É óbvio que muita coisa mudará, mas ninguém sabe que mudanças serão. Há quem diga que a democracia liberal poderá estar ameaçada. Seguramente, devemos cuidar da saúde das nossas democracias. Não há sistema político melhor. Mas não sabemos o que vai acontecer. A qualidade da democracia poderá mesmo melhorar. Não excluo que os cidadãos se tornem mais exigentes em relação à qualidade da informação pública e à competência dos políticos.
Também há quem garanta que a economia será muito mais estatal. Pode acontecer, sobretudo porque terá que haver ajudas públicas a muitos sectores da economia. Mas também sabemos que a economia só voltará a crescer de um modo consistente e rápido através do sector privado. São as empresas privadas que criam riqueza e trabalho. Duvido que a crise mude isso.
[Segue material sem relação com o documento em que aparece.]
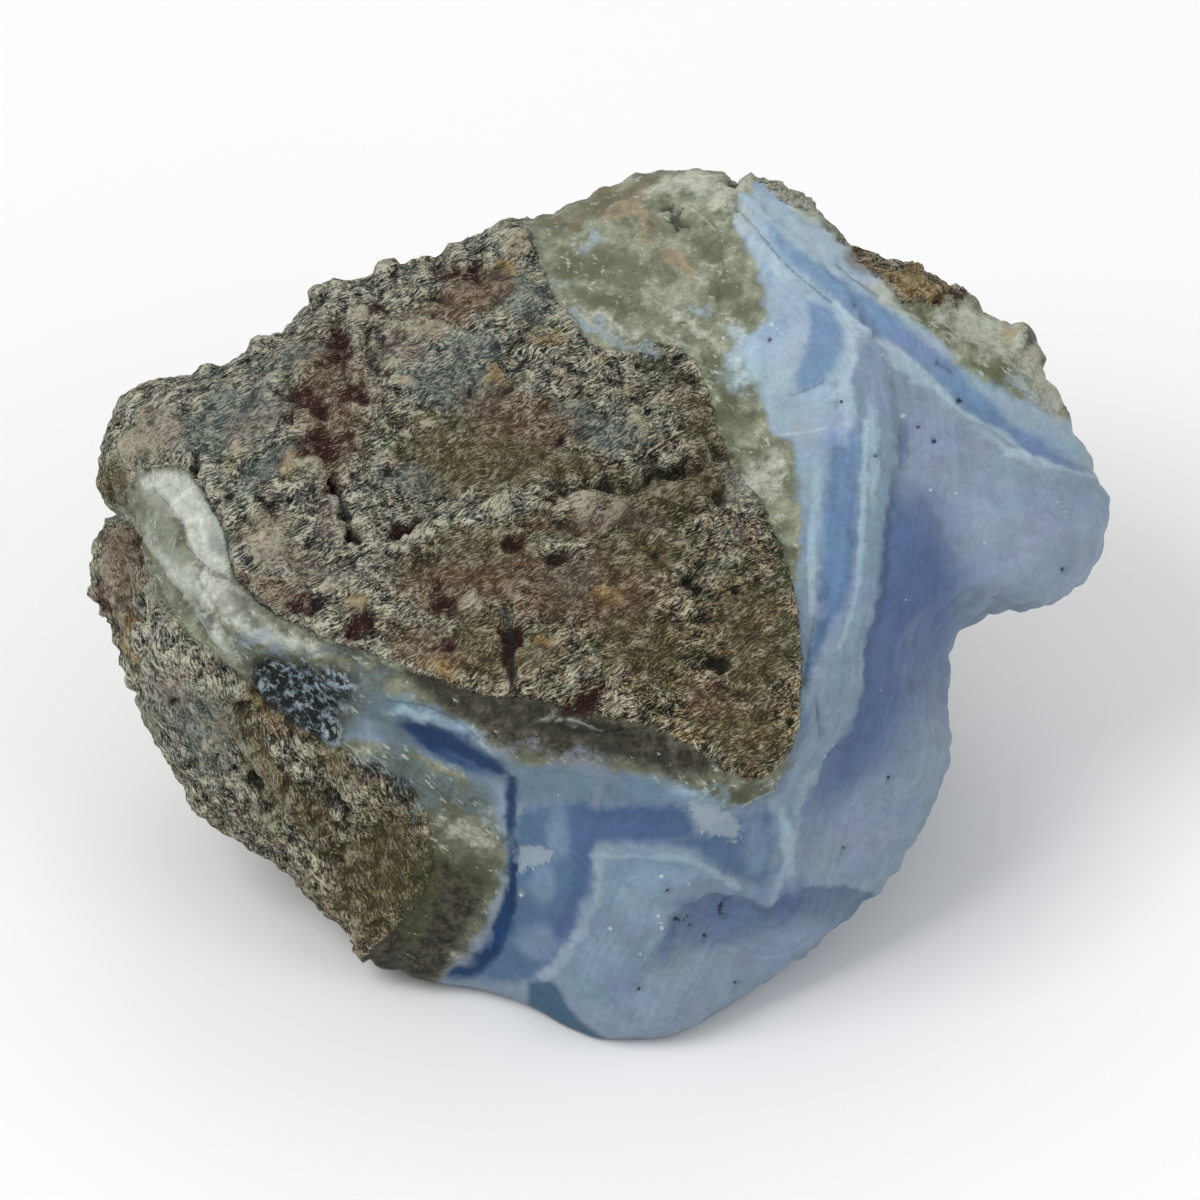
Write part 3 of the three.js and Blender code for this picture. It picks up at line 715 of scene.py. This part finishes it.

A União Europeia também pode chegar ao fim, aliás sempre que há uma crise fala-se logo do “fim da Europa”, mas também pode sair da crise mais integrada e mais forte. Ninguém sabe. Quanto à economia global, é provável que o protecionismo aumente, pelo menos a curto prazo, mas isso não nos conta o essencial. Todas as potências económicas têm políticas protecionistas, umas mais outras menos, e assim continuará. O mundo continuará com uma mistura entre protecionismo industrial e livre comércio. Mas é demasiado cedo para entender como funcionará esse equilíbrio.
Não é a altura para termos muitas certezas. Mas sim para aprender a viver com dúvidas. Só assim poderemos entender o que vai mudar e o que vai continuar na mesma.
2 Estes dias também são de elogios. Junto-me a todos aqueles que elogiam e admiram o pessoal médico. A dedicação dos médicos e enfermeiros é admirável e trabalham com uma energia inesgotável. Mas quero deixar uma palavra especial aos mais velhos, aos avós. Trabalharam toda a vida, e muitos viveram sempre com grandes dificuldades. A crise financeira na Europa e em Portugal, entre 2010 e 2013, retirou-lhes parte das reformas, e muitos perderam grande parte das suas poupanças. A crise do coronavírus retirou-lhes a maior alegria que lhes resta nos anos de vida que têm: o convívio com os filhos e com os netos. Mas isso nem sequer é o pior. Muitos foram para o hospital e morreram sem a família por perto e sem se despedirem dos seus.
Há muitos velhos a morrerem sem qualquer dignidade. Abandonados em hospitais e lares por falta de cuidados e de equipamentos. O maldito vírus tirou-lhes, primeiro, a família, depois, a vida e, por fim, condenou-os à morte solitária. Essa é a maior tragédia desta crise sanitária.